Overall, would you say the administration gets a sort of A, A-, B+ for its foreign policy in the first year of the second term?

Well, I don’t know. I’m teaching a college course this fall up at Bard, and so I’ve discovered that grade-grubbing is something you have to really watch out for; it’s made me more cautious about handing out grades. I think the weakest point in the administration’s foreign policy remains its inability to explain itself both to American and foreign public opinion. [Undersecretary of State for Public Diplomacy] Karen Hughes’ trip to the Middle East doesn’t seem to have been a success. I have to say, having tried to do some of that work myself, I appreciate the difficulty she was under. This is not an easy thing to do. We have a long way to go, there.

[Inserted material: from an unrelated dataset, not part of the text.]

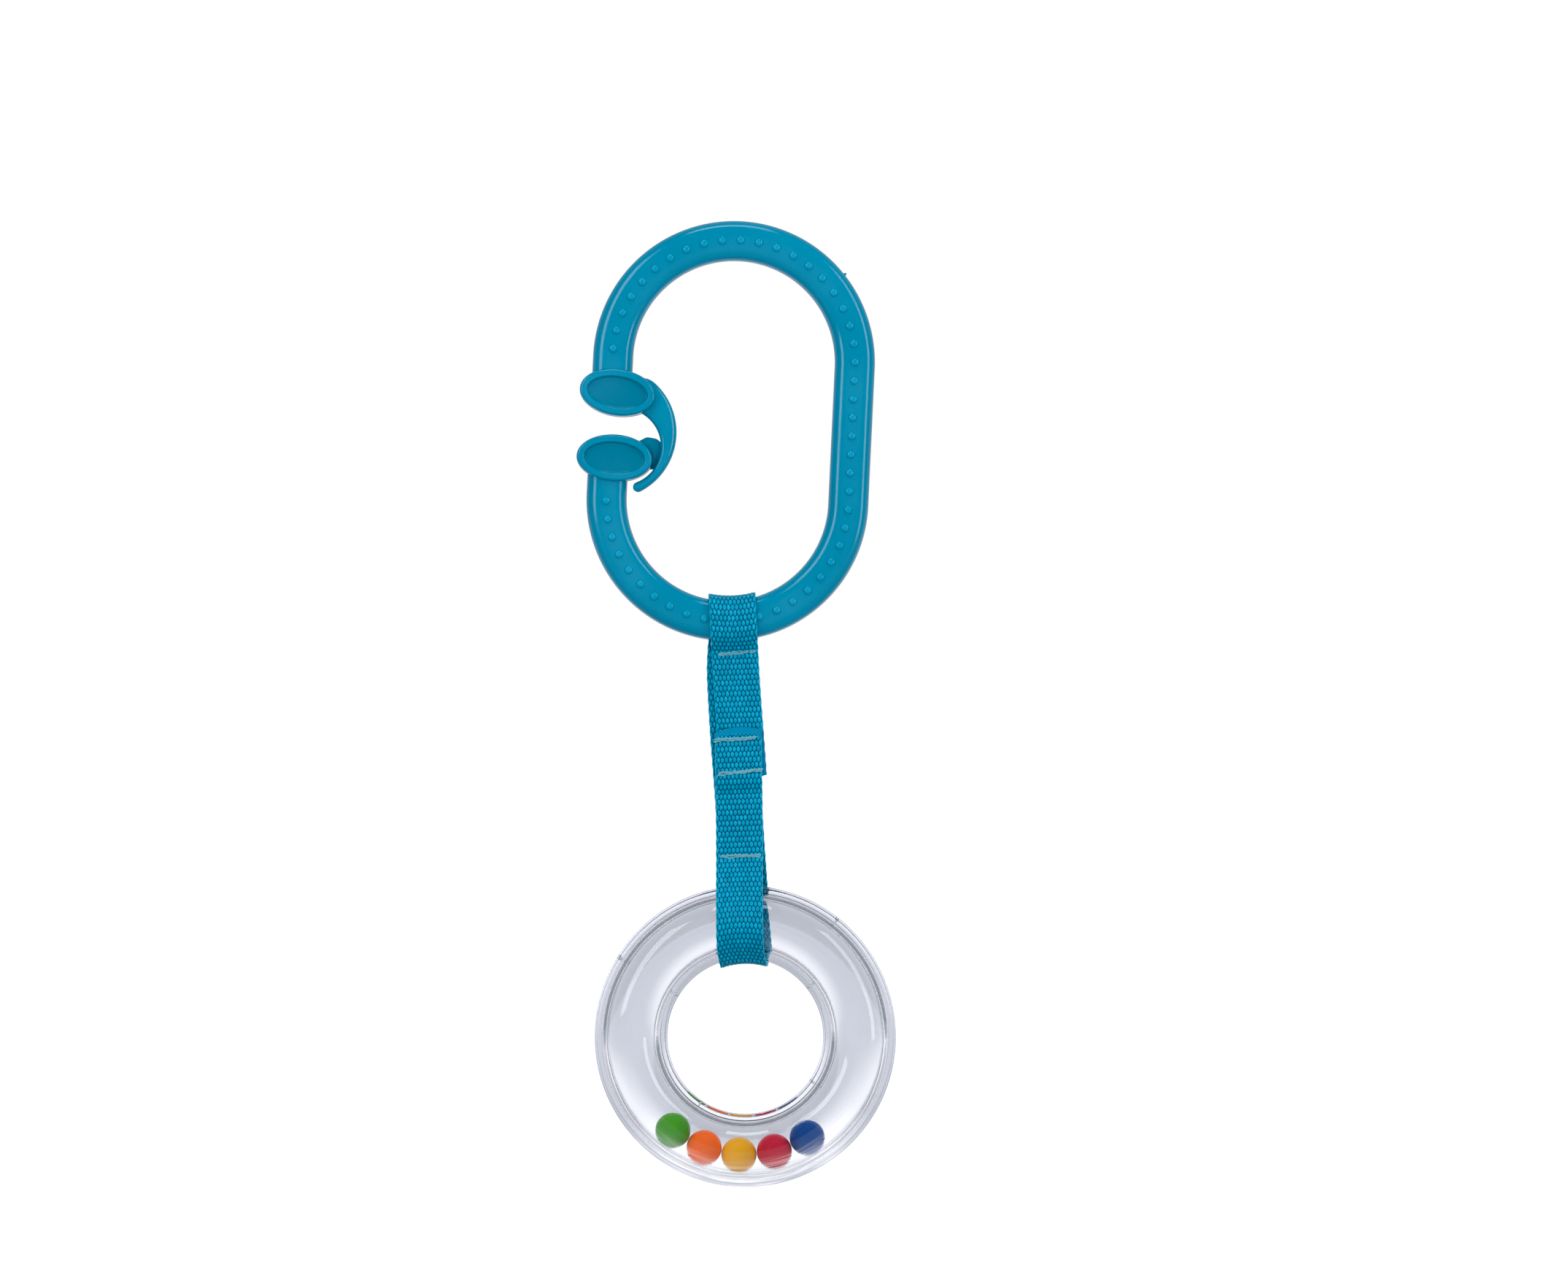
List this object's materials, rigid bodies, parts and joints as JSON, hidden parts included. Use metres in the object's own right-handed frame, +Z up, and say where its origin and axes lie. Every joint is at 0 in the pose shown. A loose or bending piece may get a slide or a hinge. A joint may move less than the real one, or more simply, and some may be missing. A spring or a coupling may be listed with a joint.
{
  "type": "teething ring",
  "caption": "Spring link with a hooked gap, carrying a clear hollow ring of rolling beads on a sewn webbing strap.",
  "frame": {"origin": "top of the link's window, where a finger or a hook holds it", "axes": "+Z up, along the hanging length; -Y is the front, which the raised pads face; +X to the right"},
  "size_m": [0.0653, 0.0162, 0.2084],
  "materials": {
    "teal_plastic": "glossy moulded, teal",
    "teal_webbing": "woven polypropylene, teal",
    "pale_thread": "pale teal sewing thread",
    "clear_plastic": "polished, clear",
    "green_plastic": "satin, green",
    "orange_plastic": "satin, orange",
    "yellow_plastic": "satin, yellow",
    "red_plastic": "satin, red",
    "blue_plastic": "satin, blue"
  },
  "bodies": {
    "link": {"link_frame": "teal_plastic"},
    "hook": {"link_hook": "teal_plastic"},
    "upper_loop": {"strap_upper_loop": "teal_webbing", "seam_upper_loop": "pale_thread"},
    "strap_upper": {"strap_back_upper": "teal_webbing", "strap_front_upper": "teal_webbing", "strap_overlap": "teal_webbing", "seam_overlap_top": "pale_thread", "seam_overlap_bottom": "pale_thread"},
    "strap_lower": {"strap_back_lower": "teal_webbing", "strap_front_lower": "teal_webbing"},
    "lower_loop": {"strap_lower_loop": "teal_webbing", "seam_lower_loop": "pale_thread"},
    "ring": {"ring_front_shell": "clear_plastic", "ring_back_shell": "clear_plastic"},
    "yellow_bead": {"bead_yellow": "yellow_plastic"},
    "red_bead": {"bead_red": "red_plastic"},
    "blue_bead": {"bead_blue": "blue_plastic"},
    "orange_bead": {"bead_orange": "orange_plastic"},
    "green_bead": {"bead_green": "green_plastic"}
  },
  "joints": [
    {"name": "hook_flex", "type": "hinge", "parent": "link", "child": "hook", "pos_m": [-0.02024, 0, -0.02858], "axis": [0, -1, 0], "range_deg": [0, 12], "stiffness_Nm_per_rad": 0.9},
    {"name": "loop_slide", "type": "hinge", "parent": "link", "child": "upper_loop", "pos_m": [-0.00239, 0, -0.0515], "axis": [0, -1, 0], "range_deg": [-70, 70]},
    {"name": "upper_neck_bend", "type": "hinge", "parent": "upper_loop", "child": "strap_upper", "pos_m": [-0.00239, 0, -0.0865], "axis": [1, 0, 0], "range_deg": [-90, 90]},
    {"name": "strap_twist", "type": "hinge", "parent": "strap_upper", "child": "strap_lower", "pos_m": [-0.00239, 0, -0.1196], "axis": [0, 0, 1], "range_deg": [-90, 90]},
    {"name": "lower_neck_bend", "type": "hinge", "parent": "strap_lower", "child": "lower_loop", "pos_m": [-0.00239, 0, -0.1264], "axis": [1, 0, 0], "range_deg": [-90, 90]},
    {"name": "ring_turn", "type": "hinge", "parent": "lower_loop", "child": "ring", "pos_m": [-0.00239, 0, -0.1673], "axis": [0, -1, 0], "continuous": true},
    {"name": "yellow_roll", "type": "hinge", "parent": "ring", "child": "yellow_bead", "pos_m": [-0.00239, 0, -0.1673], "axis": [0, -1, 0], "continuous": true},
    {"name": "red_roll", "type": "hinge", "parent": "yellow_bead", "child": "red_bead", "pos_m": [-0.00239, 0, -0.1673], "axis": [0, -1, 0], "range_deg": [0, 65]},
    {"name": "blue_roll", "type": "hinge", "parent": "red_bead", "child": "blue_bead", "pos_m": [-0.00239, 0, -0.1673], "axis": [0, -1, 0], "range_deg": [0, 65]},
    {"name": "orange_roll", "type": "hinge", "parent": "yellow_bead", "child": "orange_bead", "pos_m": [-0.00239, 0, -0.1673], "axis": [0, 1, 0], "range_deg": [0, 65]},
    {"name": "green_roll", "type": "hinge", "parent": "orange_bead", "child": "green_bead", "pos_m": [-0.00239, 0, -0.1673], "axis": [0, 1, 0], "range_deg": [0, 65]}
  ]
}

So come on, give me some grades.

You know, I have to break it down. I give them a “C-“ on presentation—that is to say, explaining themselves. I would have flunked them six months ago; they’re improving there. I give them an “A” inAsia. I give them a “C” inEurope, a “B-“ in Africa, “B+” in the Middle East.

Including Iraq?

Iraq, I’m still giving them an incomplete. Latin America, they have not managed the situation well, I think, a “C” there. But if you kind of weigh all of these for importance, I think Asia, long term, is the biggest set of issues that America has to face. So, I have to say that by making that their diplomatic priority and making that the place, other than the short-term issues in the Middle East, this reorientation, in historic terms, this reorientation of American foreign policy in the light of the new realities of Asia, is an enduring achievement and is something I think that we really needed to do.